The 2022 midterms include the most diverse slate of Republican congressional candidates ever, competing against Democratic candidates who would add to the House’s representatives of color and improve on the Senate’s lack of diversity. But it is also the first cycle since Trump’s presidency, when he set a sharply different tone for his party on race.


It was at a rally with Trump in Arizona this month that Tuberville and Greene made their incendiary comments. At another rally in Wilmington, North Carolina, late last month with a Senate Republican candidate, Rep. Ted Budd, Trump told the audience that President Vladimir Putin of Russia had mentioned “the N-word. You know what the N-word is?” When the audience hooted, he corrected them, “No, no, no, it’s the nuclear word.”


Rep. Alma Adams, D-N.C., who is Black, said, “Donald Trump is fueling this fire.”


Still, a rise in violence recently has given openings to both parties.


In North Florida, a flyer distributed by a Democratic group depicts the face of a Black Republican, Corey Simon, who is challenging a white state senator, on what Republicans have called a shooting target and Democrats call a school easel, with bullets shown strewn underneath. The message was about gun control and school shootings, staples of Democratic campaigns, and identical mailers targeted two other Republican candidates, who are white and Latino.


Republicans say their attacks are capturing voters’ anxieties, not feeding them.


Defending Tuberville, a former football coach at Auburn University, Byron Donalds of Florida, said crime had become a leading issue because of “soft-on-crime policies and progressive prosecutors in liberal cities.” Donalds, one of two Black Republicans in the House, added, “As a coach and mentor to countless Black men, Tommy Tuberville has done more to advance Black lives than most people, especially in the Democratic Party.”


Greene and Tuberville did not respond to requests for comment.
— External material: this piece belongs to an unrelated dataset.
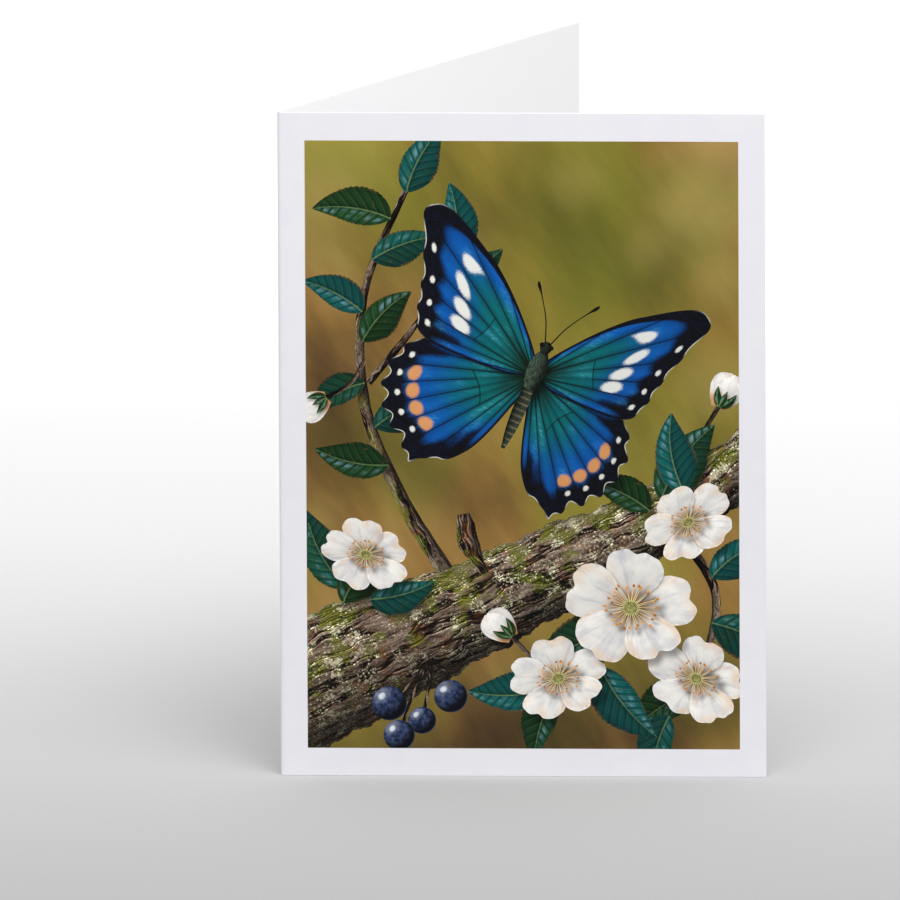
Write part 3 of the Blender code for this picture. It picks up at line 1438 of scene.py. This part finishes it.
@dataclass(frozen=True)
class LeafInk(PrintInk):
    """Glossy leaves, dark green to teal, with fine ribs, quilted flesh and a sheen of sky."""

    green: Colour = colour(28, 66, 32)
    teal: Colour = colour(10, 84, 82)
    rib: Colour = colour(118, 146, 92)
    sheen: Colour = colour(150, 196, 214)
    sear: Colour = colour(118, 84, 44)
    rib_gap: float = 2.5
    cloud: float = 3.5
    fleck: float = 0.5
    blister: float = 0.75
    shine: float = 2.4
    spot: float = 1.6

    def material(self) -> bpy.types.Material:
        """The leaves' ink."""
        shader, (along, across, half), (light, seed, share) = self.start("print_leaf")
        width = abs(across)
        out = width * half
        place = shader.join(along, across * half, seed * 60)
        cloud = shader.noise(place, self.cloud, detail=3.0)
        hue = shader.ease(seed + (cloud - 0.5) * 0.5, 0.2, 0.75)
        tint = shader.mix(hue, self.green, self.teal)

        phase = shader.math("FRACT", (along - out * 0.85) / self.rib_gap)
        blister = shader.cells(place, self.blister, "DISTANCE_TO_EDGE")
        quilt = 0.66 + 0.6 * phase * shader.ease(width, 0.0, 0.25) + blister * 0.35
        facing = 0.70 + 0.52 * shader.ease(across, -0.1, 0.1)
        curl = 1.0 - 0.3 * shader.ease(width, 0.55, 1.0)
        fleck = 0.85 + shader.noise(place, self.fleck) * 0.3
        tint = shader.scaled(tint, light * quilt * facing * curl * fleck)
        shine = shader.noise((along * 0.45, across * half, seed * 9), self.shine)
        band = shader.fade(abs(across - 0.42), 0.06, 0.42)
        gloss = shader.ease(shine, 0.42, 0.68) * band * shader.ease(phase, 0.15, 0.8)
        tint = shader.mix(gloss * light * 0.5, tint, self.sheen)

        taper = 1.15 - share * 0.85
        rib = shader.fade(out, taper * 0.08, taper * 0.27)
        line = abs(phase - 0.5) * self.rib_gap
        side_rib = shader.fade(line, 0.03, 0.16) * (0.42 - 0.32 * width)
        pale = shader.most(rib * 0.72, side_rib)
        tint = shader.mix(pale, tint, shader.lit(self.rib, light * facing))
        shadow = shader.ease(out, 0.2, 0.5) * shader.fade(out, 0.5, 1.3)
        tint = shader.scaled(tint, 1.0 - shadow * 0.22)

        edge = shader.ease(width, 0.86, 1.0) * shader.ease(cloud, 0.42, 0.62)
        spot = shader.ease(shader.noise(place, self.spot, detail=3.0, rough=0.6), 0.69, 0.73)
        sear = shader.most(edge * 0.5, spot * 0.7)
        tint = shader.mix(sear, tint, shader.lit(self.sear, light))
        return self.finish(shader, tint)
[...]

Then there is the Republican mailer in Wisconsin that clearly darkened the face of Barnes.


“If you can’t hear it when they pick up the bullhorn that used to be a dog whistle, you can see it with your own eyes,” said Larson, the Wisconsin state senator.


The darkening of white hands in a stock photo of a barber on a Republican mailer in New Mexico prompted outrage there. The New Mexico Republican Party said that Democrats were trying to divert attention from their record on crime. A Republican leader in the state House of Representatives, Rod Montoya, told The Albuquerque Journal that the hands were darkened to make the flyers “gloomy.”


“Crime in America has always, at least in modern times, been racially charged,” said Christopher Scott, chief political officer at the liberal group Democracy for America. “The ads aren’t getting to policy points. They are images playing on their base’s fears.”


But the policy differences between the two parties are real. Democrats have pushed for cashless bail, saying the current system that requires money to free a defendant before trial is unfair to poor people. Republicans say cash bail is meant to get criminals off the streets. Democrats have expressed solidarity with racial justice protesters and helped bail out some who were arrested after demonstrations over the murder of George Floyd turned destructive. Republicans have said those actions condoned and encouraged lawlessness.


The campaigns themselves have steered clear of charging racism.


Dory MacMillan, a spokesperson for Beasley, said, “Our race remains a dead heat, despite Congressman Budd and his allies’ spending millions of dollars to distort Cheri’s record of public service.”


In Wisconsin, a spokesperson for Barnes, Maddy McDaniel, similarly declined to go further than to say that “the GOP’s fearmongering playbook failed them last cycle, and it will fail again.”


Barnes, for his part, seemed to make playful use of his portrayal in one of the Republican attack ads as “different” during his first debate with Sen. Ron Johnson, the two-term incumbent. He was, indeed, different, Barnes said: “We don’t have enough working-class people in the United States Senate.”